I would frame this the opposite way. Communism didn't win so much as Capitalism lost. State run daycare is a marker of low quality of life, which is how America used to compare itself to the Soviet Union. They have breadlines and daycare. Now look at America. Sad! And sad that conservatives think this is a talking point that helps them.

"They have breadlines and daycare. Now look at America."

Yes, now look at America. More prosperous than it's ever been. Record low unemployment, good economic growth and one of the biggest problems America is facing ... is obesity.

The challenge of food being too available and cheap is one that the Soviet Union managed to avoid.

Bosh! America's prosperity is a house of cards built on debt. Student loans, credit cards, and the ever expanding deficits papering over a temporary respite from high unemployment. Just look at the record low birth rate. Sad!
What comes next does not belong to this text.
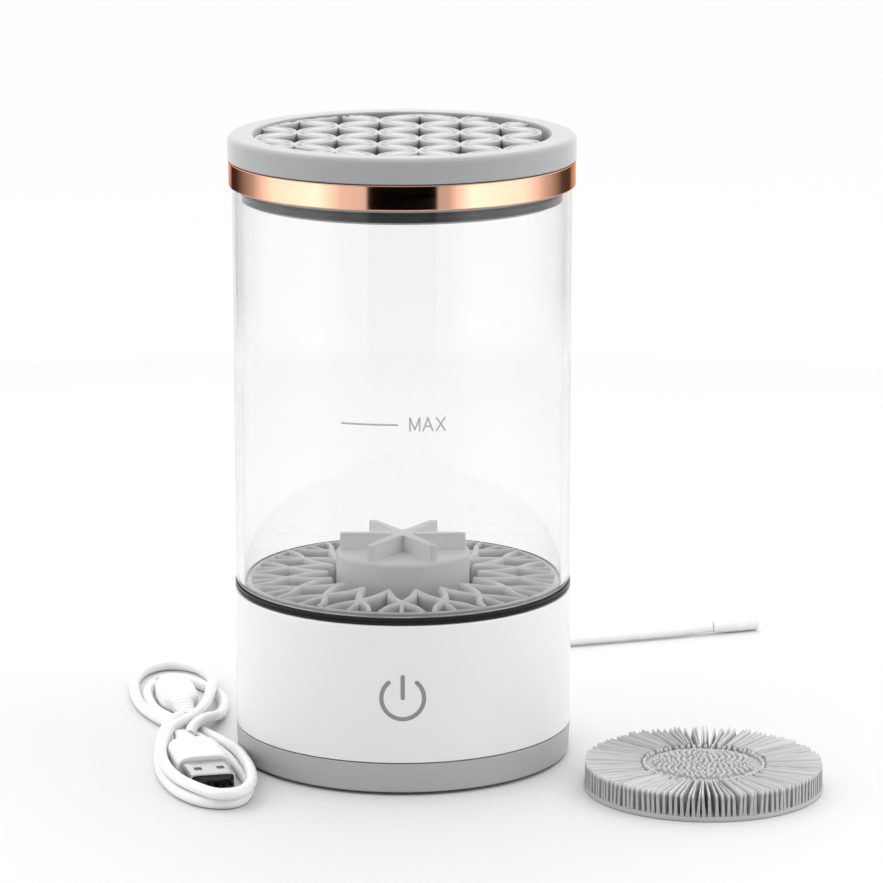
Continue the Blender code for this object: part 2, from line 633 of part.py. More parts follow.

Subsidized child care is not a family policy, it's an anti-family policy. Child care is outsourcing the care of your children so you can give your life energy to a corporation or small business. Most likely scenario is one parent barely/doesn't make enough to offset just staying home with the kid.

The justification you usually see (I'm following my passion/my job is fulfilling) makes it clear why this isn't a family policy.
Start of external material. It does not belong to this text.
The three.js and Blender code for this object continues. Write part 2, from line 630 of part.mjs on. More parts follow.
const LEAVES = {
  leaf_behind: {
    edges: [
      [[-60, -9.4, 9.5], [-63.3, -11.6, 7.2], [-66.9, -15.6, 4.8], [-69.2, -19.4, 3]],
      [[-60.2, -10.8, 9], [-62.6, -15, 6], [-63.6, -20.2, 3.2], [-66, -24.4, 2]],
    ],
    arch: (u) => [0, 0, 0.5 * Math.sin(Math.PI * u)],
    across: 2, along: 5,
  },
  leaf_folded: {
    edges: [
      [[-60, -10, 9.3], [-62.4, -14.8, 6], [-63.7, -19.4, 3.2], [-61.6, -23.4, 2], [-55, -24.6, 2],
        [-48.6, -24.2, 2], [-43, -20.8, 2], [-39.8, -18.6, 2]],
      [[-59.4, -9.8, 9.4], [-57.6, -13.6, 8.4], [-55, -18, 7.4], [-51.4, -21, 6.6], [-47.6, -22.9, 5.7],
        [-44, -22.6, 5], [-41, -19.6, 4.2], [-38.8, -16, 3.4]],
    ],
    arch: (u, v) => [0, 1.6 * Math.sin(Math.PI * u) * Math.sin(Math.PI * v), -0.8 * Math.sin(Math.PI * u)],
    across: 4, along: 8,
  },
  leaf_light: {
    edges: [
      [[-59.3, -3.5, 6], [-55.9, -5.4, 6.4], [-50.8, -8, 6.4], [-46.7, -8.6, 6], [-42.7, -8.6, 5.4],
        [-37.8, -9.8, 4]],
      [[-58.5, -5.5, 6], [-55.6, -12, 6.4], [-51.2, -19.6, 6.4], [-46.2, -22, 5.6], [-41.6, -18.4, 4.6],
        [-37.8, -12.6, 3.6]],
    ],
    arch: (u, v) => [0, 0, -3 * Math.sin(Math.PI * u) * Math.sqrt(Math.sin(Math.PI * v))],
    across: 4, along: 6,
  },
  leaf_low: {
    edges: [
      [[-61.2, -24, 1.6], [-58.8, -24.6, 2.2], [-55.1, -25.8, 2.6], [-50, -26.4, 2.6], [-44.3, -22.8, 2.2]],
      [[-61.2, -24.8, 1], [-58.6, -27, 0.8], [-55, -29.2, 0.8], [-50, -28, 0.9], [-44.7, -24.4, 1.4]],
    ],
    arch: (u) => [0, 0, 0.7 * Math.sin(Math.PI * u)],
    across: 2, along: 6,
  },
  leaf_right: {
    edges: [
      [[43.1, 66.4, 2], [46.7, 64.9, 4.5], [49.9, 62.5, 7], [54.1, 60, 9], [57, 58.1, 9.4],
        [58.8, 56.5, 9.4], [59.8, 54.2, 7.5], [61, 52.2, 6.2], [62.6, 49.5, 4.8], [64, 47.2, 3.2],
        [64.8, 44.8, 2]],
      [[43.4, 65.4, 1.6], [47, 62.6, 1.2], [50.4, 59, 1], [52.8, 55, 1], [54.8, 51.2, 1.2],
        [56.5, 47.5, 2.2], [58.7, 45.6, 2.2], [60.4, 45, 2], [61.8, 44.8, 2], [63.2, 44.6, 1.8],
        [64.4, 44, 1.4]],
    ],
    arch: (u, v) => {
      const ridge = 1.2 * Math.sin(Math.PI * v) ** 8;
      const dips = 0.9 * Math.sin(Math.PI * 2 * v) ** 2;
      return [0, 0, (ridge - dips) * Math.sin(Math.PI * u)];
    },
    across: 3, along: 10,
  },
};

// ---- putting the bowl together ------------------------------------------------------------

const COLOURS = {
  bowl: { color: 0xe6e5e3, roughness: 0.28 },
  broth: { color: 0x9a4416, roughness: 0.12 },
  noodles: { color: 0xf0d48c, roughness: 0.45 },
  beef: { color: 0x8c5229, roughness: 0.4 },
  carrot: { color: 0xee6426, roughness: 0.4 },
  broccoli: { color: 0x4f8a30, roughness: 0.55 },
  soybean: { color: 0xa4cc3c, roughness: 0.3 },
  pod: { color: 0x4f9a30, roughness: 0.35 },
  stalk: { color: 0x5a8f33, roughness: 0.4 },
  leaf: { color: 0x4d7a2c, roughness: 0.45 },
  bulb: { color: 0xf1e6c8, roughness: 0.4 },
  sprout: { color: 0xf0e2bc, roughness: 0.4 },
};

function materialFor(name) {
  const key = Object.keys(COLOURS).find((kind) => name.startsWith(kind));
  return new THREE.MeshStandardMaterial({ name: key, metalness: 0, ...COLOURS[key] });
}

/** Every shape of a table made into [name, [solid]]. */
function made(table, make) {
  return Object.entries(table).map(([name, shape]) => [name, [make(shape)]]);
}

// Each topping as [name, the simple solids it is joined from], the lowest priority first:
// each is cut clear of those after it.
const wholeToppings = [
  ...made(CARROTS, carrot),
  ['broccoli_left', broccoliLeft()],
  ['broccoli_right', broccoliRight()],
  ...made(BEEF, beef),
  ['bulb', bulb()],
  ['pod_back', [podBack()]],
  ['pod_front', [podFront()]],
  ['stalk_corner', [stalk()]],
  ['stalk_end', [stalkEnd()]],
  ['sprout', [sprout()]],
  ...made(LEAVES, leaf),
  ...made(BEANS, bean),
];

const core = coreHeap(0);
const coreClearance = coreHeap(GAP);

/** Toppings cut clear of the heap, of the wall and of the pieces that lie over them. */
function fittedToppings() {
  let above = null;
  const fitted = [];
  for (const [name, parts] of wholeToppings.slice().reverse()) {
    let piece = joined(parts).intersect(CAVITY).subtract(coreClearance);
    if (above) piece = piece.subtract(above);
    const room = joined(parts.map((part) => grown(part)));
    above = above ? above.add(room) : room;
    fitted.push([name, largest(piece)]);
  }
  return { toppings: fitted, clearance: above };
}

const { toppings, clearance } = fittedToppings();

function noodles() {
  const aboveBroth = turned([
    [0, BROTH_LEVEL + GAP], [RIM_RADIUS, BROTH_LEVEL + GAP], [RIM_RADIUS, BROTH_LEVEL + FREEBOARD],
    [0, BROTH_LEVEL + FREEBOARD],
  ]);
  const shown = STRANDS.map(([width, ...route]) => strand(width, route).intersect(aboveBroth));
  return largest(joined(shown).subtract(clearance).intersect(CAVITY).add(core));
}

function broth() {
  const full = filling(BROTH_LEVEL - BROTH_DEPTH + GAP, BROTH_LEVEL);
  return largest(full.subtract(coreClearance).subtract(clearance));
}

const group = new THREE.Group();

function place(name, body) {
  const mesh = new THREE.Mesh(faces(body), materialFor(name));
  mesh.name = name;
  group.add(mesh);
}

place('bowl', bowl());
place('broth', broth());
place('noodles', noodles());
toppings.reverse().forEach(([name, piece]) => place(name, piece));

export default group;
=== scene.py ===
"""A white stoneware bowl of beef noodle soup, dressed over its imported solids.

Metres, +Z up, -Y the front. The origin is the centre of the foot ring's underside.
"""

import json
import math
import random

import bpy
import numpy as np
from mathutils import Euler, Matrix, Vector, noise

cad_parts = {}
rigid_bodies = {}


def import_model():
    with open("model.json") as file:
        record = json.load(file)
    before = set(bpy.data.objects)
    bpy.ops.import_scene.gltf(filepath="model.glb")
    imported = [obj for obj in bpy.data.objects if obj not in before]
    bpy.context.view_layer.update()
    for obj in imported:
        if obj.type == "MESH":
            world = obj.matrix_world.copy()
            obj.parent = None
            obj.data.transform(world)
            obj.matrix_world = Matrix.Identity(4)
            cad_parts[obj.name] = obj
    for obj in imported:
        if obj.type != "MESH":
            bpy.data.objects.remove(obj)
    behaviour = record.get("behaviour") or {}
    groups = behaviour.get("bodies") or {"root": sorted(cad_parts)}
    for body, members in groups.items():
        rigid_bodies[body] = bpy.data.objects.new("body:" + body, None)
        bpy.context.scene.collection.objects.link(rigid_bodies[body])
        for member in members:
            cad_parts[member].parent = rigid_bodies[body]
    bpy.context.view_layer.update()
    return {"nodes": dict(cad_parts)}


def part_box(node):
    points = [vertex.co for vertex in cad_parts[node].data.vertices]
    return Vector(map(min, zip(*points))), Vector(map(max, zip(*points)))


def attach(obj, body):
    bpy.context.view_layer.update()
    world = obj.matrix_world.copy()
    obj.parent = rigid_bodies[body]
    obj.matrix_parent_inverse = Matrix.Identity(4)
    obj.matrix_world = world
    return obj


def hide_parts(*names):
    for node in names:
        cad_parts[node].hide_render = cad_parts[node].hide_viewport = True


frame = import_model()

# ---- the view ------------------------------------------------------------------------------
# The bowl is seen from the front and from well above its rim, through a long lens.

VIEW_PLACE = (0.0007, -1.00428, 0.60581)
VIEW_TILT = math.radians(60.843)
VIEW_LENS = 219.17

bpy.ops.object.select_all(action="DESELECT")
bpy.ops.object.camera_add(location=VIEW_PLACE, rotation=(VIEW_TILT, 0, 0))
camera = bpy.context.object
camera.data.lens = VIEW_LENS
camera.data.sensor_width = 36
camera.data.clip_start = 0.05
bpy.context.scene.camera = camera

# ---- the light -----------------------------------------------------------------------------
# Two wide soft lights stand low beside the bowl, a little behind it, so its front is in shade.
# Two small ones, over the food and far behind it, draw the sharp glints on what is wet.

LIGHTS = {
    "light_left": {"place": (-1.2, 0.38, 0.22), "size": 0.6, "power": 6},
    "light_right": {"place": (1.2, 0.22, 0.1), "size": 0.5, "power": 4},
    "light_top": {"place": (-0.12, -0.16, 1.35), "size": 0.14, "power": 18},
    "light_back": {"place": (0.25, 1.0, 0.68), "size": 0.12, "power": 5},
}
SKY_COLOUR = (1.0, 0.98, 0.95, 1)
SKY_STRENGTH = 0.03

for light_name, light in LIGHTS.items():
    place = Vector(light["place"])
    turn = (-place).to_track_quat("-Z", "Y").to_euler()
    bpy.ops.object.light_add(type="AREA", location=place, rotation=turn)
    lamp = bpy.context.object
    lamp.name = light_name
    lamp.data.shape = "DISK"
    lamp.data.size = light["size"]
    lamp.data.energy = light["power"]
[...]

Would a child leave policy plus Medicare 4 all cover being able to stay home with your kid more rather than less? To focus on day care seems to be missing the point. The economy is based, still, on most labor being done outside the home. The institutions of the economy should support that.

More directly, doing nothing for working families today doesn't bring back Little House on the Prairie. It just makes family survival in today's world more difficult and stressful.
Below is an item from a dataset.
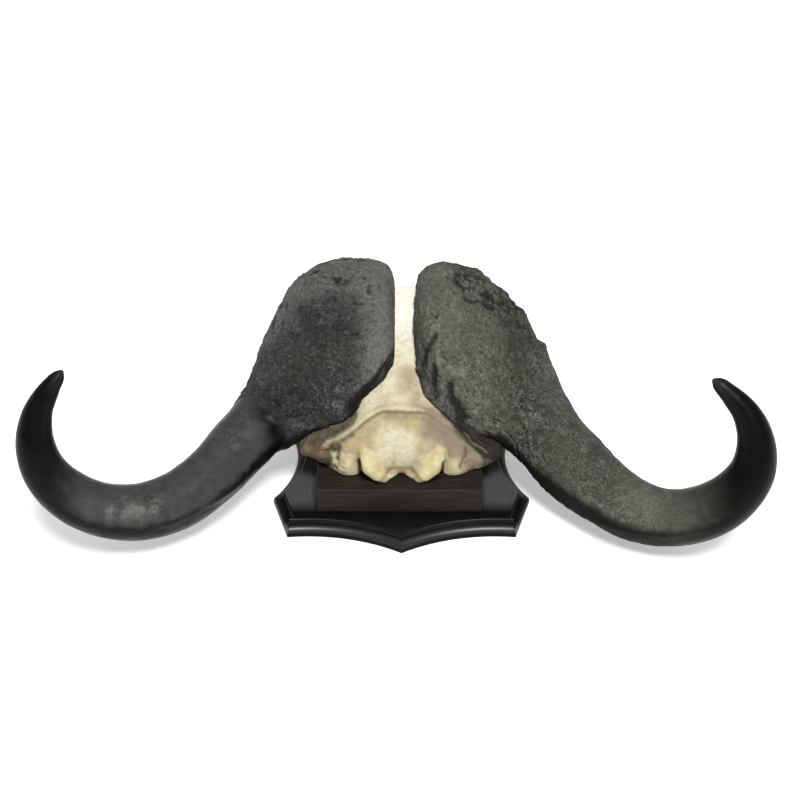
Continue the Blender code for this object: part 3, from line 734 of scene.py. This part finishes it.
def surface_net(field, origin, step):
    """Quads of the field's zero surface: a point in each crossed cell, a quad on each crossed edge."""
    shape = np.array(field.shape) - 1
    total = np.zeros((*shape, 3))
    count = np.zeros(shape)
    crossings = []
    for axis in range(3):
        low, high = (field.take(np.arange(shape[axis]) + shift, axis) for shift in (0, 1))
        solid = low < 0
        crossed = solid != (high < 0)
        where = np.stack(np.indices(low.shape), -1).astype(float)
        where[..., axis] += np.where(crossed, low / np.where(crossed, low - high, 1), 0)
        where *= crossed[..., None]
        for offset in product((0, 1), repeat=2):
            window = tuple(slice(o, o + n) for o, n in zip(np.insert(offset, axis, 0), shape))
            total += where[window]
            count += crossed[window]
        crossings.append((axis, crossed, solid))
    used = count > 0
    number = np.full(shape, -1)
    number[used] = np.arange(used.sum())
    points = origin + step * total[used] / count[used][:, None]
    faces = []
    for axis, crossed, solid in crossings:
        u, v = (axis + 1) % 3, (axis + 2) % 3
        spot = np.argwhere(crossed)
        spot = spot[(spot[:, u] > 0) & (spot[:, v] > 0)]
        around = np.zeros((4, 3), int)
        around[:, u], around[:, v] = (-1, 0, 0, -1), (-1, -1, 0, 0)
        quad = number[tuple(np.moveaxis(spot[:, None] + around, -1, 0))]
        back = ~solid[tuple(spot.T)]
        quad[back] = quad[back, ::-1]
        faces.append(quad)
    return points, np.concatenate(faces)


def point_normals(points, faces):
    """Averaged normals of quads at their points."""
    cross = np.cross(points[faces[:, 2]] - points[faces[:, 0]], points[faces[:, 3]] - points[faces[:, 1]])
    normals = np.zeros_like(points)
    for k in range(4):
        np.add.at(normals, faces[:, k], cross)
    return normals / np.maximum(np.linalg.norm(normals, axis=1), 1e-9)[:, None]


# The bone's marks, laid out as the camera sees it from behind: across, and up the face.
CREST_LINE = (
    (-88, 28), (-77, 33), (-67, 40), (-58, 46), (-50, 53), (-41, 60), (-32, 66), (-24, 69), (-12, 69),
    (11, 68), (24, 68), (33, 67), (42, 62), (51, 56), (63, 46), (74, 35), (85, 25),
)
BRIGHT_RIDGE = ((-54, 57), (-63, 48), (-72, 40), (-82, 35), (-93, 31), (-103, 26))
GLOOM_EDGE = ((46, 73), (50, 67), (60, 57.5), (73, 44), (89, 27), (106, 10), (120, 3))
BONE_GROOVES = (
    ((81, 25), (85, 18), (85, 13), (81, 7), (78, -1), (77, -10)),
    ((-81, 26), (-84, 20), (-82, 12), (-84, 4)), ((-56, 16), (-55, 4), (-53, -6)),
    ((82, 46), (96, 33), (107, 24), (119, 16)),
)
STRIPES = ((78, 44), (86, 37), (96, 27), (107, 20), (115, 13))
BRIGHT_SPOTS = (
    (-67, -11, 7), (-58, -7, 6), (-75, -6, 5), (60, -10, 7), (69, -10, 6), (66, -3, 7), (-67, 0, 8),
    (-16, -17, 5), (11, -17, 4), (17, -22, 4), (60, -6, 8), (68, -5, 8), (64, 2, 6), (-65, -15, 5),
    (-38, 71, 6), (-46, 65, 6), (-54, 58, 5),
)
BRIGHT_EDGE = ((-92, 19), (-90, 13), (-87, 4), (-82, -3), (-75, -8))
# Brown stains; along the horns' lower edges they are the brown horn core in painted shade.
BROWN_STAINS_AND_SHADE = (
    (-68, 55, 6), (-77, 48, 7), (-88, 43, 8), (-99, 38, 8), (-111, 33, 8), (-122, 27, 8), (-133, 22, 8),
    (-125, 16, 6), (-113, 21, 6), (-67, 40, 5), (-76, 34, 5), (-86, 27, 5), (-95, 8, 5), (-82, 22, 5),
    (-97, 17, 6), (-99, 2, 6), (-105, 7, 6), (-90, 22, 5), (-85, 8, 3), (-64, 68, 6), (-66, 61, 7),
    (-73, 53, 7), (-82, 50, 6), (84, 46, 5), (92, 42, 7), (99, 37, 7), (109, 29, 8), (120, 20, 9),
    (126, 13, 8), (115, 12, 8), (105, 20, 6),
)
PINK_STAINS = (
    (12, 117, 9), (3, 121, 7), (20, 91, 7), (17, 82, 8), (30, 74, 9), (41, 68, 9), (51, 60, 9), (61, 52, 9),
    (72, 44, 9), (3, 101, 10), (14, 104, 8), (58, 58, 8), (68, 52, 8), (47, 66, 7), (80, 42, 8),
)
MAUVE_STAINS = (
    (37, 61, 11), (47, 51, 12), (47, 38, 14), (60, 33, 12), (70, 38, 10), (77, 27, 11), (69, 20, 9),
    (86, 18, 11), (96, 9, 11), (97, 0, 7), (89, 3, 7), (59, 24, 7), (34, 44, 8), (58, 46, 9), (66, 12, 6),
)
TAN_STAINS = (
    (-47, 43, 10), (-56, 33, 10), (-68, 31, 8), (-38, 53, 9), (-71, 21, 7), (24, 54, 8), (27, 40, 7),
    (-44, 26, 7), (0, 61, 9), (12, 60, 8), (-14, 60, 8), (26, 22, 6),
)
RUST_STAINS = ((-110, 13, 5), (-125, 21, 5), (-85, 25, 3), (-103, 17, 4))
PALE_AREAS = ((-2, 26, 16), (-12, 33, 13), (8, 13, 13), (-7, 46, 10), (-21, 13, 8), (14, 29, 10))
UNDER_CREST = ((-22, 64), (-12, 65), (11, 64), (23, 63))
BAND_EDGE = ((-130, 15), (-103, 26), (-54, 57), (-24, 69), (24, 69), (85, 27), (130, -8))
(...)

Fears about China are bipartisan, and with his quest for a market-boosting trade agreement with China, Trump is turning out to be a trade dove, relatively speaking.

Why should there be a fear of China? Is there a concern that the US can't compete with the yellow horde in economic terms because their population are virtual slaves? We keep hearing that slavery was and is an inefficient basis for an economy, don't we? In a military context the Chinese navy supposedly has one aircraft carrier, the US has 11 carrier groups. The US has the most extensive military ever seen on earth and yet its citizens are to fear the primitive Chinese? And the even less developed NorKs? What is the purpose of the US Ohio-class subs if not to atomize divisions of Asiatic invaders? The US has evidently spent zillions of dollars of the following generations' money on a defense structure that can't alleviate a fear of poor people on the other side of the world. This is grimly funny.

Misunderstanding the new voter. The kids will suddenly stop when their nominal federal interest payments hit 3.5% of real GDP. That is the sequester point, the point at which government cannot guarantee smooth interest payments, shutdown time.

Why would we suddenly think the kids are all progressive? They voted against Obamacare taxes in four elections since 2010, and voted against Trump because of rising mortgage rates.

Now, suddenly AOC is making waves, but she will change her tone quickly when her young constituents get the interest bill. The records proves my case, we always get to sequester and tax, did so under Reagan, Clinton and Obama. Even this quarter, GDP growth is down to less than 1%, likely a mild downturn. That is bailout time, not new program time.